Like Madonna and Cher before him, Archie Andrews has found countless ways to reinvent himself since his inception in the 1940s, an evolutionary journey that has culminated with a self-aware CW drama that’s as frothy and delicious as the milkshakes at Pop’s Chock’lit Shoppe. (Seriously, how do those kids stay so fit?!) Equal parts sexy teen drama, sexy mystery and sexy throwback to simpler times, Riverdale is one of those guilty pleasures that you soon find yourself not feeling so guilty about. And lest you doubt the show’s binge-ability, Riverdale was such a hit on Netflix over the summer that its second season premiered to double its Season 1 numbers.
8. STRANGER THINGS
Season 2 of the Duffer Brothers’ 1980s-set smash wasn’t totally tubular: Eleven’s reunion with Mike didn’t come until the penultimate episode, “Chapter Seven: The Lost Sister” should’ve stayed lost, and new bully Billy’s rump was more well-rounded than his character. But the Netflix drama struck pay dirt with Sadie Sink’s plucky Max and Sean Astin’s Bob the Brain; Steve and Dustin’s bromance was an unexpected delight; Dart proved to be the cutest/scariest beastie since Gremlins; and the flipped script on the Jonathan/Nancy/Steve triangle only made it more poignant. Besides, any quibbles we might’ve had were forgotten the second we got to the Snow Ball, a denouement so sweet, we can barely write about it without sniffling.
7. THE DEUCE
We’re still not sure how David Simon and George Pelecanos did it: What at first seemed like little more than a string of character studies set against seedy, circa-1970s midtown Manhattan coalesced into a deep, moving, informative portrait of the city’s prostitutes and pimps just before porn got its start. James Franco did an admirable job of moving beyond the novelty of his double role, but the biggest reason The Deuce worked was its women: Dominique Fishback’s young-but-not-naive Darlene, Margarieta Levieva’s whip-smart Abby, Pernell Walker’s knowing Thunder Thighs and Maggie Gyllenhaal’s visionary Eileen, to name a few. We’re still thinking about that scene where Eileen took over adult-movie directing duties for an absent Harvey. Her eyes alight, her ideas in motion, the hooker suddenly saw a different life for herself — and she liked it. We did, too.
6. THIS IS US
The are no superpowers, dragons or Upside Down monsters to be found in the NBC drama, but it holds its own against larger-scale dramas thanks to its big, beating heart and cathartic storytelling, delivered by a uniformly stellar cast.

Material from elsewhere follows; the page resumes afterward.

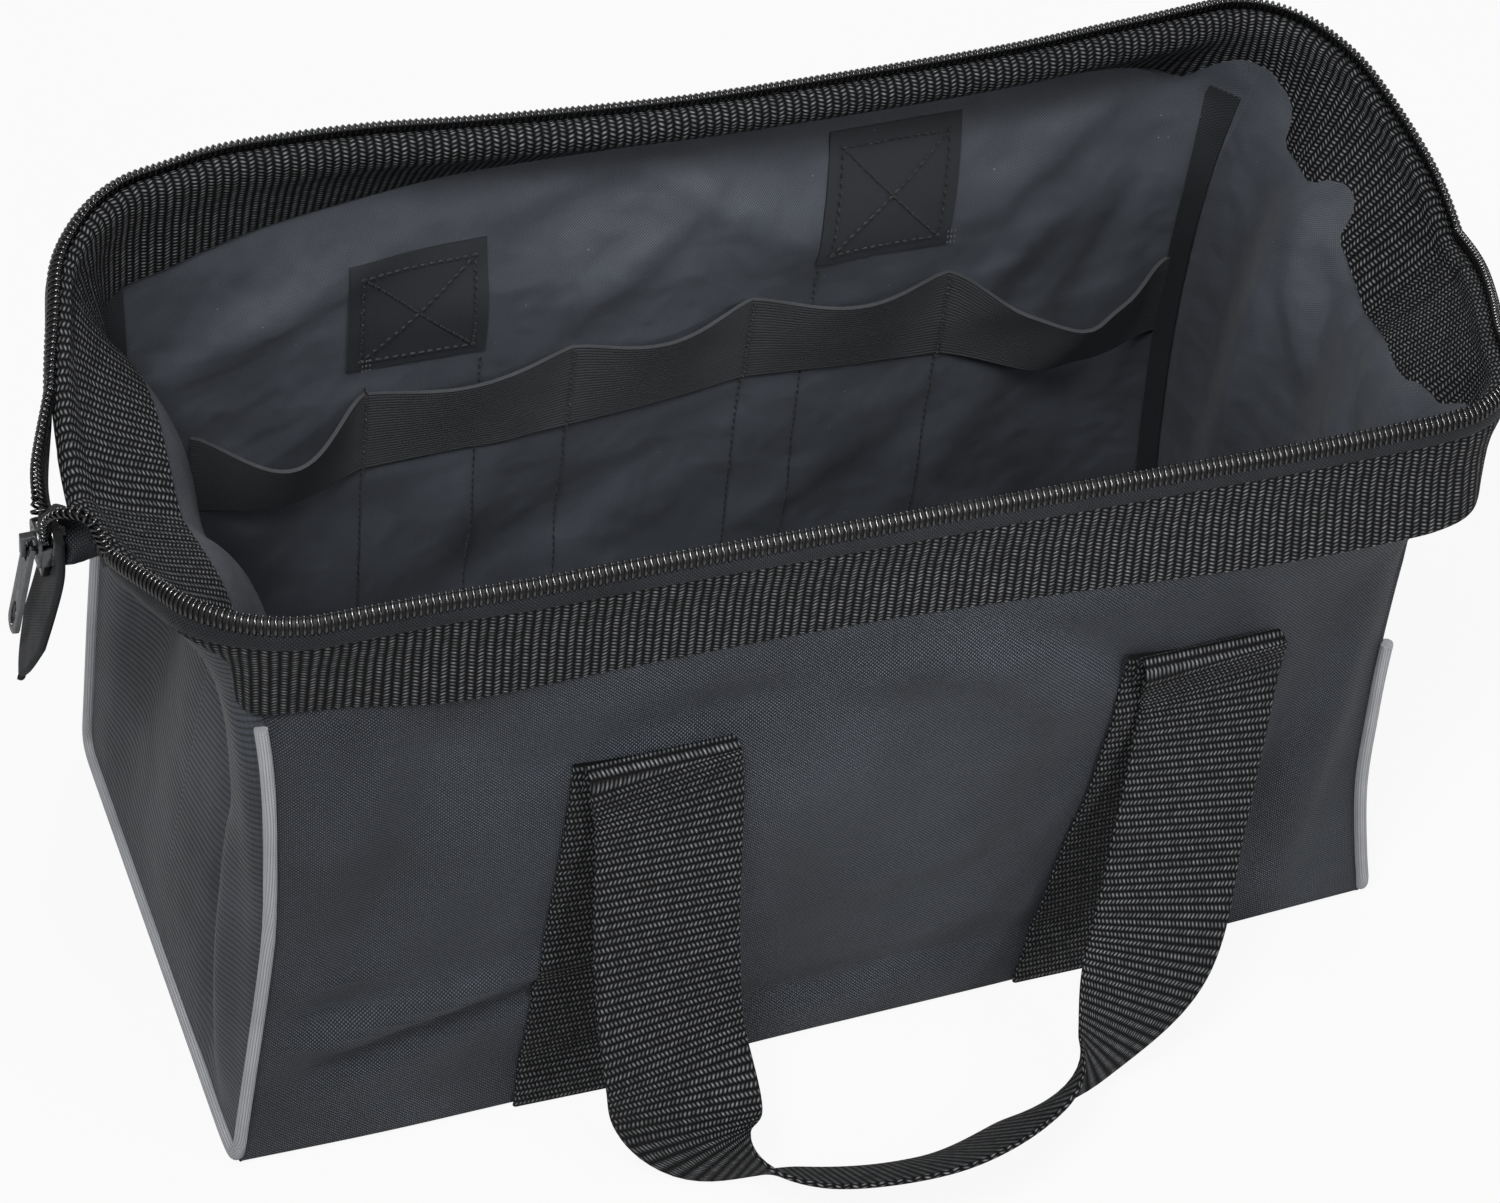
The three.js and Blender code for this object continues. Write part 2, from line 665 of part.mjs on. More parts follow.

Earlier this year, the breakout cryfest hit dared us not to sob as Randall said goodbye to his dying father in a heart-wrenching hour. (We failed, FYI.) Refusing to rest on its freshman success, the second season has taken on even more ambitious and emotional arcs, with a carefully woven trilogy about The Big Three and a standout episode for Milo Ventimiglia’s as Jack struggled with his alcoholism.
5. GAME OF THRONES
Yes, Season 7 of the HBO fantasy drama had its share of plot hole-induced flaws. (We’re still not sure how that raven got to Daenerys so quickly.) But travel logistics aside, the penultimate batch of episodes were some of the series’ most visually stunning and emotionally compelling. As it began to unite each of its storylines, Thrones delivered moments both satisfying (toodles, Littlefinger!) and gut-wrenching (Viserion, nooo!), all while setting the stage for one heckuva conclusion in 2019…ish. In this era of #PeakTV, it’s rare that a new episode must be watched live — but thanks to the edge-of-your-seat drama featured in Thrones‘ seventh season, we were glued to our screens every Sunday night.
4. HALT AND CATCH FIRE
Lee Pace’s Joe MacMillan once said, “Computers aren’t the thing. They’re the thing that gets us to the thing.” Because for Joe, as well as the AMC drama’s Cameron, Gordon and Donna, it was never truly about the technology: It was about making connections with each other and becoming better people along the way. This very idea helped shape the series’ exquisite final season, which did pretty much everything right — from the top-notch casting of Susanna Skaggs as Haley and Anna Chlumsky as Katie, to Gordon’s mesmerizing death sequence and the subsequent displays of grief. But best of all was the cathartic series finale, which reunited Cameron and Donna and brought Joe full circle, on his own but knowing he’ll never truly be alone again.
3. BIG LITTLE LIES
The HBO limited series arrived with, um, big expectations — and resoundingly, remarkably exceeded them. Not only did BLL feature one of the year’s most engrossing and satisfying mysteries, but it deftly toggled between heavy drama (the domestic violence storyline that propelled Nicole Kidman to her first Emmy win) and subtle camp (every damn scene featuring Reese Witherspoon and Laura Dern’s feuding moms). The seven-episode saga left us wanting more. Lucky for us, it looks like we’ll be getting it.
2. THE HANDMAID’S TALE
The Hulu drama is no-joke scary, a dystopian take on an America where women are valued for little more than their procreative powers. But it’s also insanely captivating, thanks in large part to the performances of a powerful cast led by Elisabeth Moss. There’s so much to love about the drama, from its effective use of flashback to its stark costume design to its subversive feminism. But perhaps the best decision made by the novel’s adaptation was to tweak Margaret Atwood’s iconic work in ways (such as Luke’s escape to Canada and the reappearance of Offred’s daughter, Hannah) that ensure that Offred’s story can continue for seasons to come.
1. THE LEFTOVERS
Though we hate that the surreal HBO drama’s third season was also its last, we could hardly have been any more satisfied with the way it departed. Over the course of its final eight episodes — stunning, one and all — Justin Theroux’s Kevin was cast as a reluctant Jesus-come-lately, “Crazy Whitefella Thinking” gave Scott Glenn a showcase worth waiting for, and “The Book of Nora” allowed Carrie Coon to deliver a performance that was so moving, it made her a legend (if not the Emmy winner she deserves to be). Best of all, in its final hour, the show dispensed with its usual bleakness to reveal that at the heart of its byzantine plot was the love story we hadn’t dared hope would have a happy ending.